For Stalin? Clearly the multiple saboteurs, wreckers, etc. who were able to reach the highest positions in government and wreak havoc before being removed is a subject of concern, and Trotsky seriously should not have been left to roam free for a decade and publish his “anti-stalinist” polemics.
I meant for Mao, but for Stalin is also relevant. I still don’t see criticism or suggestions, just “these people were concerning.”
Trotsky was a fairweather comrade who became a wrecker when he lost popularity. Wreckers, especially ones who are “men of letters” and have an excellent rhetorical “in” like being a veteran of the revolution should not be dealt with as lightly as with exile. Either you re-educate them (this is most preferable), you leave them to rot in jail, or you kill them. Exile, even “internal exile”, is leaving them as a serious liability for counter revolutionary agitation.

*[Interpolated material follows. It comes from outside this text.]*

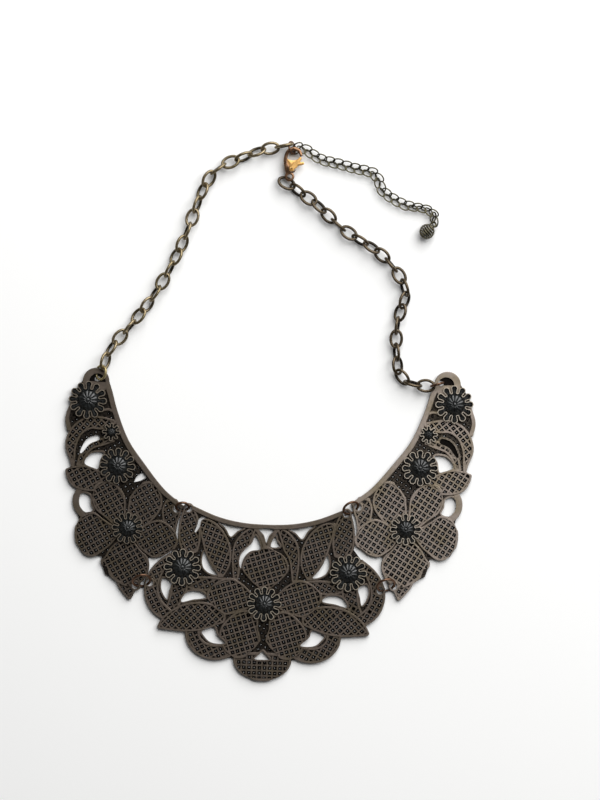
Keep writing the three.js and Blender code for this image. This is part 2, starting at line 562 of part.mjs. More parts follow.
// ---------------------------------------------------------------- clasp
const CLASP_Z = [1.95, 3.75];   // faces of the clasp, level with the chain's axis
const HOOK = [
  { x: 7.5, y: 95, w: 2.6 }, { x: 6.7, y: 97.4, w: 2.4 }, { x: 5.9, y: 99.8, w: 1.6 },
  { x: 5.9, y: 102, w: 1.4 }, { x: 6.7, y: 104.2, w: 1.4 }, { x: 8.9, y: 105.6, w: 1.4 },
  { x: 11.2, y: 104.7, w: 1.4 }, { x: 12.2, y: 102.7, w: 1.1 },
];
const CLASP_EYE = { x: 7.4, y: 94.4, r: 0.95, rim: 1.95 };
const PIVOT = { x: 8.3, y: 97.4, r: 1.05, rim: 2 };
const LEVER = [
  { x: 8.3, y: 97.4, w: 1.7 }, { x: 9.7, y: 99.1, w: 2.3 }, { x: 10.8, y: 100.4, w: 1.8 },
  { x: 11.5, y: 101.3, w: 1.1 },
];
const THUMB = [
  { x: 10, y: 99.2, w: 1.2 }, { x: 12.2, y: 99.6, w: 1.3 }, { x: 13, y: 99.8, w: 1.1 },
];
const LEVER_SWING = 15;         // degrees the lever is pressed inwards

function turnedAbout(solid, pivot, degrees) {
  return solid.translate([-pivot.x, -pivot.y, 0]).rotate([0, 0, degrees])
    .translate([pivot.x, pivot.y, 0]);
}

function leverSolid(margin = 0) {
  const [low, high] = [CLASP_Z[0] + 0.1 - 3 * margin, CLASP_Z[1] - 0.1 + 3 * margin];
  const wider = (rows) => rows.map((row) => ({ ...row, w: row.w + 2 * margin }));
  return join([
    band(wider(LEVER), low, high), band(wider(THUMB), low, high),
    disc(PIVOT.x, PIVOT.y, PIVOT.r + margin, low, high, 14),
  ]);
}

function claspBodySolid() {
  const [low, high] = CLASP_Z;
  const metal = join([
    band(HOOK, low, high, 3),
    disc(CLASP_EYE.x, CLASP_EYE.y, CLASP_EYE.rim, low, high, 14),
    disc(PIVOT.x, PIVOT.y, PIVOT.rim, low, high, 14),
  ]);
  const path = [0, 0.5, 1].map((part) =>
    turnedAbout(leverSolid(FIT_GAP), PIVOT, part * LEVER_SWING));
  const eye = disc(CLASP_EYE.x, CLASP_EYE.y, CLASP_EYE.r, low - 1, high + 1, 12);
  return metal.subtract(join([eye, ...path]));
}

const CLASP_RING = {
  centre: { x: 8.43, y: 105.97, z: 2.91 }, heading: 101, pitch: -1.3, roll: 61.7,
  radius: 2.45, wire: 0.8,
};

// ---------------------------------------------------------------- extender chain
const FINE_ROUTE = [
  { x: 8.66, y: 105.05, z: 0.78 }, { x: 12.2, y: 106.3, z: 2 }, { x: 15.6, y: 104.2, z: 1.7 },
  { x: 19.4, y: 101.5, z: 1.62 }, { x: 26.9, y: 99.6, z: 1.62 }, { x: 34.4, y: 97.5, z: 1.62 },
  { x: 41.2, y: 95.8, z: 1.62 }, { x: 43.2, y: 93, z: 1.62 }, { x: 44, y: 89.4, z: 1.62 },
  { x: 49.9, y: 84.9, z: 1.62 }, { x: 55, y: 82.6, z: 1.62 }, { x: 61.4, y: 81.7, z: 1.62 },
  { x: 65.2, y: 79.6, z: 1.62 }, { x: 65, y: 75.6, z: 2.1 },
];
const FINE_LEAN_FIRST = 22;
const DROP = {
  x: 62.3, y: 72.5, z: 3, r: 2.75, eye: 3.2, reach: 3.6, wire: 0.75, toLink: 48, roll: -40,
};

function endDropSolid() {
  const ball = new THREE.SphereGeometry(DROP.r, 14, 8);
  ball.translate(DROP.x, DROP.y, DROP.z);
  const a = DROP.toLink * DEG;
  const along = new THREE.Vector3(Math.cos(a), Math.sin(a), -0.2);
  const centre = new THREE.Vector3(DROP.x, DROP.y, DROP.z).addScaledVector(along, DROP.reach);
  const eye = placed(wireLoop(DROP.eye, DROP.eye, DROP.wire, 10, 6), centre, along, DROP.roll);
  return join([toSolid(ball), toSolid(eye)]);
}

function addExtender(group) {
  const lean = (k) => (k === 1 ? FINE_LEAN_FIRST : (k % 2 ? FINE_LEAN : -FINE_LEAN));
  const links = chainLinks(FINE_ROUTE, FINE_LINK, FINE_LINKS, lean);
  const knots = knotsAlong(FINE_ROUTE, FINE_LINKS);
  const bridge = 0.5;
  addMesh(group, 'extender_upper_run',
    joinedRun(links.slice(0, FINE_SPLIT), knots.slice(1, FINE_SPLIT), bridge), 'extender');
  addMesh(group, 'extender_lower_run',
    joinedRun(links.slice(FINE_SPLIT), knots.slice(FINE_SPLIT + 1, FINE_LINKS), bridge), 'extender');
  addMesh(group, 'extender_drop', endDropSolid(), 'extender');
}

// ---------------------------------------------------------------- assembly
function addMesh(group, name, solid, look) {
  const mesh = new THREE.Mesh(toGeometry(solid), new THREE.MeshStandardMaterial({
    color: COLOURS[look], roughness: look === 'insert' ? 0.25 : 0.38,
    metalness: look === 'insert' ? 0 : 0.9,
  }));
  mesh.name = name;
  group.add(mesh);
  return mesh;
}

function addInserts(group, rosettes, prefix) {
  for (const rosette of rosettes) {
    const mesh = addMesh(group, `${prefix}_${rosette.name}_insert`,
      rosetteInsert(rosette), 'insert');
    mesh.position.set(rosette.x, rosette.y, 0);
  }
}

function turnedGroup({ x, y, turn }) {
  const group = new THREE.Group();
  group.position.set(x, y, 0);
  group.rotation.z = turn * DEG;
  return group;
}

const necklace = new THREE.Group();
const about = (row) => ({ ...row, x: row.x - SIDE_MIDDLE.x, y: row.y - SIDE_MIDDLE.y });
const sideSolid = sidePlateSolid().translate([-SIDE_MIDDLE.x, -SIDE_MIDDLE.y, 0]);
const right = turnedGroup({ ...SIDE_MIDDLE, turn: 0 });
addMesh(right, 'right_plate', sideSolid, 'plate');
addInserts(right, SIDE_ROSETTES.map(about), 'right');
const left = turnedGroup(LEFT_PLACE);
const leftCuts = join(Object.values(LEFT_OPENINGS)
  .map((rows) => patch(rows.map(about), -1, PLATE_T + 1)));
addMesh(left, 'left_plate', sideSolid.subtract(leftCuts).scale([-1, 1, 1]), 'plate');
addInserts(left, mirrored(SIDE_ROSETTES.map(about)), 'left');
const centre = turnedGroup(CENTRE_PLACE);
addMesh(centre, 'centre_plate', centrePlateSolid(), 'plate');
addInserts(centre, CENTRE_ROSETTES, 'centre');
necklace.add(right, left, centre);
necklace.updateMatrixWorld(true);

function eyeAt(group, eye) {
  const p = new THREE.Vector3(eye.x, eye.y, 0).applyMatrix4(group.matrixWorld);
  return { x: p.x, y: p.y };
}
const [upperEye, tailEye] = SIDE_EYES.map(about);
const [cornerEye, scrollEye] = CENTRE_EYES;
const flip = (eye) => ({ x: -eye.x, y: eye.y });
const JOINTS = [
  { name: 'upper_right_ring', from: eyeAt(centre, cornerEye), to: eyeAt(right, upperEye) },
  { name: 'upper_left_ring', from: eyeAt(left, flip(upperEye)), to: eyeAt(centre, flip(cornerEye)) },
  { name: 'lower_right_ring', from: eyeAt(centre, scrollEye), to: eyeAt(right, tailEye) },
  { name: 'lower_left_ring', from: eyeAt(left, flip(tailEye)), to: eyeAt(centre, flip(scrollEye)) },
];
for (const { name, from, to } of JOINTS) {
  addMesh(necklace, name, jointRing(from, to, JOINT_RING_LEAN), 'ring');
}
for (const chain of CHAINS) addChain(necklace, chain);
addMesh(necklace, 'right_end_ring', ring(RIGHT_END_RING), 'ring');
addMesh(necklace, 'left_end_ring', jointRing(LEFT_END_RING.from, LEFT_END_RING.to,
  LEFT_END_RING.lean, -1), 'ring');

function claspRingSolid({ centre: c, heading, pitch, roll, radius, wire }) {
  const size = 2 * radius + wire;
  const along = new THREE.Vector3(Math.cos(heading * DEG) * Math.cos(pitch * DEG),
    Math.sin(heading * DEG) * Math.cos(pitch * DEG), Math.sin(pitch * DEG));
  return toSolid(placed(wireLoop(size, size, wire, 14, 6),
    new THREE.Vector3(c.x, c.y, c.z), along, roll));
}
addMesh(necklace, 'clasp_ring', claspRingSolid(CLASP_RING), 'ring');
addMesh(necklace, 'clasp_body', claspBodySolid(), 'clasp');
addMesh(necklace, 'clasp_lever', leverSolid(), 'clasp');
addExtender(necklace);

// The origin is under the middle of the necklace, on the surface it lies on.
const extent = new THREE.Box3().setFromObject(necklace, true);
const middle = extent.getCenter(new THREE.Vector3());
necklace.position.set(-middle.x, -middle.y, 0);

export default necklace;
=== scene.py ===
# Bib necklace in antique-finished cast metal, lying flat and done up on a pale surface.
# Lengths are in millimetres and turned to metres as each mesh is made.
import math

import bpy
import numpy as np
from mathutils import Matrix, Vector


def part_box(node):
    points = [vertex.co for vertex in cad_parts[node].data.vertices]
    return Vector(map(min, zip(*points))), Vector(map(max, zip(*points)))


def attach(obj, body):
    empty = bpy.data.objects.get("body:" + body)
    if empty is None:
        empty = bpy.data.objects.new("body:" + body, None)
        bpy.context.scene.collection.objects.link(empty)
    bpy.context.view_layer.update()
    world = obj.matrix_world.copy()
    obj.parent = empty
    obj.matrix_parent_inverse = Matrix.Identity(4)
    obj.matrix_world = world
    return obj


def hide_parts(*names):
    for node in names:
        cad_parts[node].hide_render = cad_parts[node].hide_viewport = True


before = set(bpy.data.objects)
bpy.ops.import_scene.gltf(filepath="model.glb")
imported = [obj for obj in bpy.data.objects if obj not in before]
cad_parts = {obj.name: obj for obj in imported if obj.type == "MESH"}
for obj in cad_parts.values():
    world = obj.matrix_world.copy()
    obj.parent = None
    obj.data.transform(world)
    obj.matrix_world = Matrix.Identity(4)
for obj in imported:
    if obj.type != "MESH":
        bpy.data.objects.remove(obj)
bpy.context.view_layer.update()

# ---------------------------------------------------------------- side plates
# Two cast openwork plates, one the mirror image of the other, each a spray of petals, leaves
# and crescents. Zinc alloy cast in one piece, plated and blackened, then rubbed bright on the
# raised rims, with painted shade low down and a painted highlight on top. Each petal is a rim
# round a sunk field of square pits open at the bottom.
MM = 0.001


def linear(hex_colour):
    parts = [int(hex_colour[i:i + 2], 16) / 255 for i in (1, 3, 5)]
    return (*(c / 12.92 if c <= 0.04045 else ((c + 0.055) / 1.055) ** 2.4 for c in parts), 1.0)


def add(tree, kind, settings=None, **links):
    """Adds a node. Each link names a socket, or numbers it as i0, i1, and gives it a value or
    another node's output."""
    made = tree.nodes.new(kind)
    for key, value in (settings or {}).items():
        setattr(made, key, value)
    for key, value in links.items():
        numbered = key[1:].isdigit()
        socket = made.inputs[int(key[1:]) if numbered else key.replace("_", " ")]
        if isinstance(value, bpy.types.NodeSocket):
            tree.links.new(value, socket)
        else:
            socket.default_value = value
    return made


PATCH_SIZE = 14         # patches of tint, in grains
HEIGHT_JITTER = 0.5     # mm by which the specks shift the edge between the dark low down (blackening and painted shade) and the bright top
CREST_HEIGHTS = (2.6, 2.9)      # mm where the painted highlight on the top edges starts and ends
GRAIN_DEPTH = 0.06      # mm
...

Stalin did have Trotsky killed though, eventually. I just feel like you’re looking back with the benefit of hindsight and seeing things, not necessarily with Trotsky specifically, but generally being like, “The problem is they let bad people come to power instead of good people,” and that’s not a valid criticism if it’s something that you can only see in hindsight. Did Stalin let people he thought were reactionary/revisionist hang around? If so, why, if not, then was Stalin’s method of determining who was bad flawed, and in what way? You can’t just say “these people shouldn’t have come to power” you have to look at why they came to power and how they could have been identified and prevented.